Mais dans mon esprit, il y a pire. Du fait de la grand inertie thermique de l’océan nous laisserions aux générations futures, une véritable bombe à retardement liée à l’élévation inéluctable du niveau de la mer dont une partie est liée à la dilatation des océans qui résulte de leur réchauffement progressif. Si cette contribution est de 50 cm à la fin du siècle, elle se poursuivrait à ce rythme ou presque pendant plusieurs siècles même en cas de stabilisation de l’effet de serre. Et puis, le Groenland est une calotte relativement fragile à des latitudes où le réchauffement devrait être amplifié. Sa fonte partielle pourrait contribuer pour un à deux mètres supplémentaires d’ici le milieu du millénaire. Si bien qu’à cette échéance, les océans pourraient, de par notre comportement au cours du XXIème siècle, aller inexorablement vers des niveaux de 4 à 5 mètres plus élevés qu’actuellement. En fait c’est notre comportement au cours des prochaines décennies, disons jusqu’au milieu du siècle car pour stabiliser il faudra ensuite que les émissions diminuent, qui décidera largement du niveau de la mer dans quelques siècles.

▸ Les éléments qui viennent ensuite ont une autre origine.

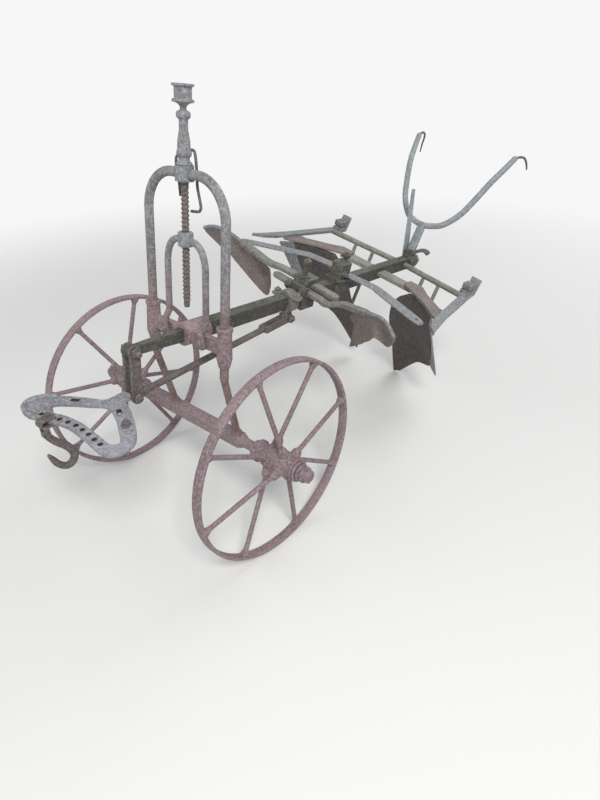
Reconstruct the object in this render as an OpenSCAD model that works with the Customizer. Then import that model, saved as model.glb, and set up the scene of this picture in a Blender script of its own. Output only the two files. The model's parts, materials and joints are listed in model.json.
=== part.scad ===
// Reversible moldboard plough on a two-wheeled forecarriage, parked half turned, in millimetres.
// X points forward, Y to the left, Z up. The origin is on the ground, under the middle of the whole plough.

/* [Wheels and axle] */
// Outer radius of both wheels
wheel_r = 330; // [300:360]
// Width of the flat iron tyre
tyre_w = 30; // [24:50]
// Thickness of the flat iron tyre
tyre_t = 12; // [8:16]
// Round spokes in each wheel
spoke_count = 8; // [6:12]
// Diameter of the spokes
spoke_d = 16; // [12:20]
// Distance between the wheels' middles
track = 764; // [740:800]
// Distance of the axle ahead of the plough's middle
axle_x = 573.8; // [540:600]
// Sideways place of the beam, nearer the left wheel
beam_y = 45; // [0:60]
// Length of the hub barrel
hub_len = 170; // [140:180]
// Outer diameter of the hub barrel
hub_d = 66; // [56:80]
// Diameter of the round axle ends
stub_d = 34; // [28:40]
// Side of the square axle bar
axle_s = 42; // [36:50]
// Radial running clearance of turning fits
run_gap = 0.05; // [0.02:0.01:0.09]
// Radial clearance of the sliding sleeves
slide_gap = 0.3; // [0.2:0.05:0.5]

/* [Arch and screw] */
// Rearward lean of the arch in degrees
arch_lean = 7.8; // [5:0.1:10]
// Diameter of the arch bar
arch_d = 27; // [24:36]
// Half the distance between the arch legs
arch_half = 165; // [150:180]
// Corner radius of the arch
arch_r = 112; // [90:130]
// Height of the arch's top above the saddle, along its lean
arch_top = 456; // [430:480]
// Diameter of the thinner lower legs
leg_d = 23; // [20:30]
// Diameter of the lift screw
screw_d = 22; // [18:28]

/* [Beam] */
// Downward slope of the beam towards the rear in degrees
beam_tilt = 5.6; // [4:0.1:7]
// Height of the beam's axis at the axle
beam_z = 667; // [640:700]
// Turn of the parked plough away from level in degrees
rest_roll = 12; // [8:18]
// Depth of the beam bar
beam_h = 52; // [44:60]
// Thickness of the beam bar
beam_t = 34; // [28:40]
// Rear end of the beam bar
beam_end = -1235; // [-1300:-1180]

/* [Bodies] */
// Depth of the shares from the beam's axis
share_depth = 388; // [360:420]
// Thickness of moldboards and shares
plate_t = 8; // [6:12]

/* [Hidden] */
$fn = 40;
left_y = track / 2 - beam_y;
right_y = -track / 2 - beam_y;
square_left = left_y - hub_len / 2 - 72;
square_right = right_y + hub_len / 2 + 17;
arch_x = 24;
front_journal_d = 36;
collar_x = -432;
collar_journal_d = 46;
collar_drop = 64;
rear_journal_d = 36;
link_x = 243;
link_z = 550;
reg_z = 560;
frog_s = 8;
frog_t = 10;

// Helpers

function mix(a, b, t) = a + (b - a) * t;

module rod(a, b, d, d2 = 0) {
    v = b - a;
    len = norm(v);
    e = d2 == 0 ? d : d2;
    translate(a) rotate([0, acos(v[2] / len), atan2(v[1], v[0])]) cylinder(h = len, d1 = d, d2 = e);
}

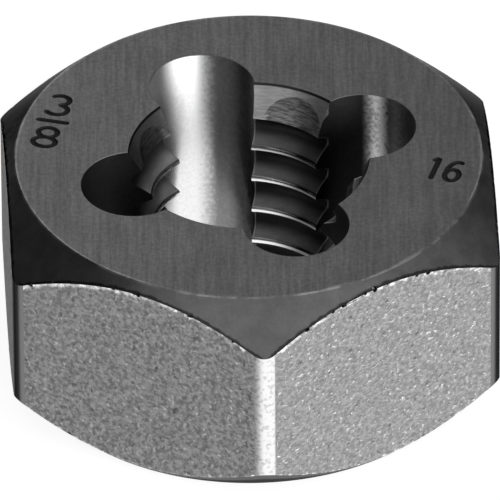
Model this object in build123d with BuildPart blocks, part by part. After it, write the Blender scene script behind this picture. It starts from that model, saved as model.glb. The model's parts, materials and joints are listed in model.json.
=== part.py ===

C’est un argument très fort en faveur d’une maîtrise des émissions des gaz à effet de serre qui dans un contexte de développement durable soit la plus rapide possible et donc de la mise en oeuvre du protocole de Kyoto.
Il y a maintenant 35 ans, je commençais une thèse sur l’étude de la formation de la grêle. L’espoir était alors que des méthodes de prévention de ce fléau naturel puissent être rapidement développées ; il n’en a rien été. Cet exemple pourrait nous faire réfléchir. Même si je crois au progrès, je réfute l’idée qu’en matière de climat il puisse seul apporter la solution aux dégâts du progrès. Les manipulations climatiques que certains évoquent déjà, comme le contrôle de la quantité d’énergie que nous envoie le soleil à l’aide de miroirs, d’aérosols envoyés dans l’atmosphère ou à travers une modification des propriétés des nuages, font tout simplement froid dans le dos. Pour les climatologues tout plaide pour que le protocole de Kyoto soit mis en œuvre, et il me semble que beaucoup d’économistes partagent cette opinion.

Directeur de Recherches au CEA, Jean Jouzel dirige l’Institut Pierre Simon Laplace (IPSL). Il est membre du bureau du GIEC et vice-président de son groupe scientifique. Auteur avec Anne Debroise de « Le climat : jeu dangereux » paru chez Dunod.